Pochi mesi dopo, il nuovo direttore del CISE e la Giunta mi hanno negato il patrocinio per una giornata di studio sulle università israeliane dopo il 7 ottobre, che vedeva invitati anche docenti di chiara fama come Sergio Della Pergola e Tamar Herzig. Anche in questo caso, la motivazione era risibile: non si trattava – a loro giudizio – di un convegno sufficientemente scientifico. Senza patrocinio, l’evento ha dovuto essere cancellato. Il Rettore, che pure aveva promesso di dare spazio a tutte le voci, in nome della par condicio, di fatto non si è mai sforzato di promuovere iniziative che consentissero di confrontarsi partendo da narrative diverse.

In seguito, sono arrivate le mozioni dei Dipartimenti, tutte ovviamente contro Israele. Significativo che i colleghi, così profondamente scossi da quanto stava accadendo a Gaza, non abbiano mai sentito l’imperativo morale di esprimersi relativamente ad altre tragedie umanitarie, sei delle quali considerate dagli organismi internazionali assai più gravi e con un numero di vittime molto più elevato. La mozione del Dipartimento di Scienze Politiche ha avuto un solo voto contrario, quello del docente aggredito: da allora, i suoi simpatici colleghi ne parlano come del “sionista Rino Casella”. Nel mio Dipartimento, i voti contrari sono stati pochi di più, oltre a qualche astenuto: in compenso, qualcuno è intervenuto sostenendo che Hamas non sarebbe solo un gruppo terrorista ma un soggetto politico, rammaricandosi del fatto che non sia possibile firmare accordi di cooperazione scientifica.

In questo clima avvelenato, il 5 settembre c’è stato un ennesimo deplorevole episodio: durante la cerimonia in cui si commemora da anni la firma a San Rossore – allora proprietà dei re d’Italia – delle leggi razziste che trasformarono 50mila cittadini ebrei italiani in individui di serie B, il presidente dell’ANPI si è esibito in un improvvido accostamento tra quell’evento e Gaza, invitando “a non voltarsi dall’altra parte”. Invito curioso, visto che ormai non c’è tg che non si apra informandoci di quanti civili l’esercito di Israele avrebbe eliminato.

L’aggressione al collega, dunque, non mi stupisce.

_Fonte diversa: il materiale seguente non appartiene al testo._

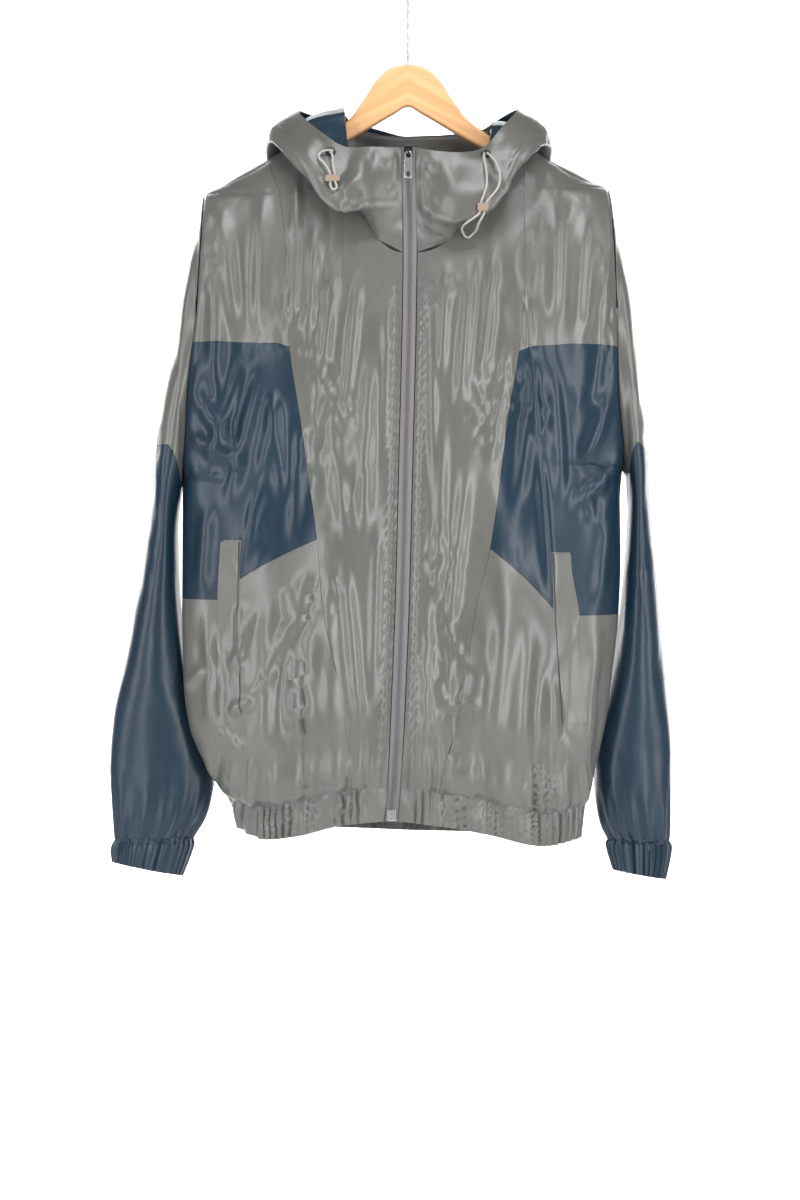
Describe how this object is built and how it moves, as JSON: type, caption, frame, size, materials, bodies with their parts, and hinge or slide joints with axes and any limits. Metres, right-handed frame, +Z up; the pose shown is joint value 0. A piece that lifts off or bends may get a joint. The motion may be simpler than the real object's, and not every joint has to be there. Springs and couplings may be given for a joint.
{
  "type": "hooded windbreaker jacket on a wooden hanger",
  "caption": "Zipped hooded windbreaker jacket with blocked panels, drawcords and a shirred hem, hanging on a wooden hanger.",
  "frame": {"origin": "the inside top of the hanger's hook, where a rail carries it", "axes": "+Z up, -Y towards someone facing the jacket's front, +X to their right"},
  "size_m": [0.5954, 0.2107, 0.9922],
  "materials": {
    "back": "crinkled light taffeta",
    "cord_stopper_left": "matte",
    "cord_stopper_right": "matte",
    "cuff_left": "crinkled dark taffeta",
    "cuff_right": "crinkled dark taffeta",
    "drawcord_left": "braided cord",
    "drawcord_right": "braided cord",
    "eyelet_left": "black",
    "eyelet_right": "black",
    "front_block_left": "crinkled dark taffeta",
    "front_block_right": "crinkled dark taffeta",
    "front_center_left": "crinkled light taffeta",
    "front_center_right": "crinkled light taffeta",
    "front_hip_left": "crinkled light taffeta",
    "front_hip_right": "crinkled light taffeta",
    "front_shoulder_left": "crinkled light taffeta",
    "front_shoulder_right": "crinkled light taffeta",
    "hanger_body": "clear lacquer",
    "hanger_hook": "polished",
    "hem_band_back": "crinkled light taffeta",
    "hem_band_left": "crinkled light taffeta",
    "hem_band_right": "crinkled light taffeta",
    "hood_left": "crinkled light taffeta",
    "hood_lining_left": "dark taffeta",
    "hood_lining_right": "dark taffeta",
    "hood_right": "crinkled light taffeta",
    "pocket_welt_left": "crinkled light taffeta",
    "pocket_welt_right": "crinkled light taffeta",
    "sleeve_lower_left": "crinkled dark taffeta",
    "sleeve_lower_right": "crinkled dark taffeta",
    "sleeve_upper_left": "crinkled light taffeta",
    "sleeve_upper_right": "crinkled light taffeta",
    "zip_box": "black",
    "zip_chain": "coil",
    "zip_pull": "satin",
    "zip_slider": "black",
    "zip_tape_left": "woven tape",
    "zip_tape_right": "woven tape"
  },
  "bodies": {
    "jacket": {"back": "back", "cord_stopper_left": "cord_stopper_left", "cord_stopper_right": "cord_stopper_right", "cuff_left": "cuff_left", "cuff_right": "cuff_right", "drawcord_left": "drawcord_left", "drawcord_right": "drawcord_right", "eyelet_left": "eyelet_left", "eyelet_right": "eyelet_right", "front_block_left": "front_block_left", "front_block_right": "front_block_right", "front_center_left": "front_center_left", "front_center_right": "front_center_right", "front_hip_left": "front_hip_left", "front_hip_right": "front_hip_right", "front_shoulder_left": "front_shoulder_left", "front_shoulder_right": "front_shoulder_right", "hanger_body": "hanger_body", "hanger_hook": "hanger_hook", "hem_band_back": "hem_band_back", "hem_band_left": "hem_band_left", "hem_band_right": "hem_band_right", "hood_left": "hood_left", "hood_lining_left": "hood_lining_left", "hood_lining_right": "hood_lining_right", "hood_right": "hood_right", "pocket_welt_left": "pocket_welt_left", "pocket_welt_right": "pocket_welt_right", "sleeve_lower_left": "sleeve_lower_left", "sleeve_lower_right": "sleeve_lower_right", "sleeve_upper_left": "sleeve_upper_left", "sleeve_upper_right": "sleeve_upper_right", "zip_box": "zip_box", "zip_chain": "zip_chain", "zip_slider": "zip_slider", "zip_tape_left": "zip_tape_left", "zip_tape_right": "zip_tape_right"},
    "zip_pull": {"zip_pull": "zip_pull"}
  },
  "joints": [
    {"name": "zip_pull_swing", "type": "hinge", "parent": "jacket", "child": "zip_pull", "pos_m": [0.0001, -0.0689, -0.233], "axis": [1, 0, 0], "range_deg": [-150, 0]}
  ]
}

Mi stupisco, anzi, che sino ad ora non abbiano aggredito anche me. Come Casella, anche io sono “sionista”, termine che nella mente di alcuni si configura ormai come un insulto, anche se c’è da dubitare che gli odiatori pro-Pal abbiano studiato abbastanza da sapere che cosa fu veramente il sionismo. Tutti costoro affermano di essere “solo” antisionisti, non antisemiti; negano il diritto all’esistenza di Israele e dividono ormai da mesi gli ebrei italiani in “buoni” e “cattivi”. I buoni, ovviamente, sono quelli che si affannano a dichiararsi contro Israele. Gli altri sono cattivi, e quindi vanno insultati e boicottati.

Questo clima violento e intollerante mi riporta con la memoria ai giorni bui del 1982, e ai sempre più espliciti discorsi d’odio, con il tragico epilogo dell’attentato alla Sinagoga di Roma, con oltre 40 feriti e un morto, il piccolo Stefano Gay Taché, di soli due anni. E mi chiedo: dobbiamo aspettare un’altra tragedia simile per porre un freno alle manifestazioni d’odio antiebraico negli Atenei e sui social?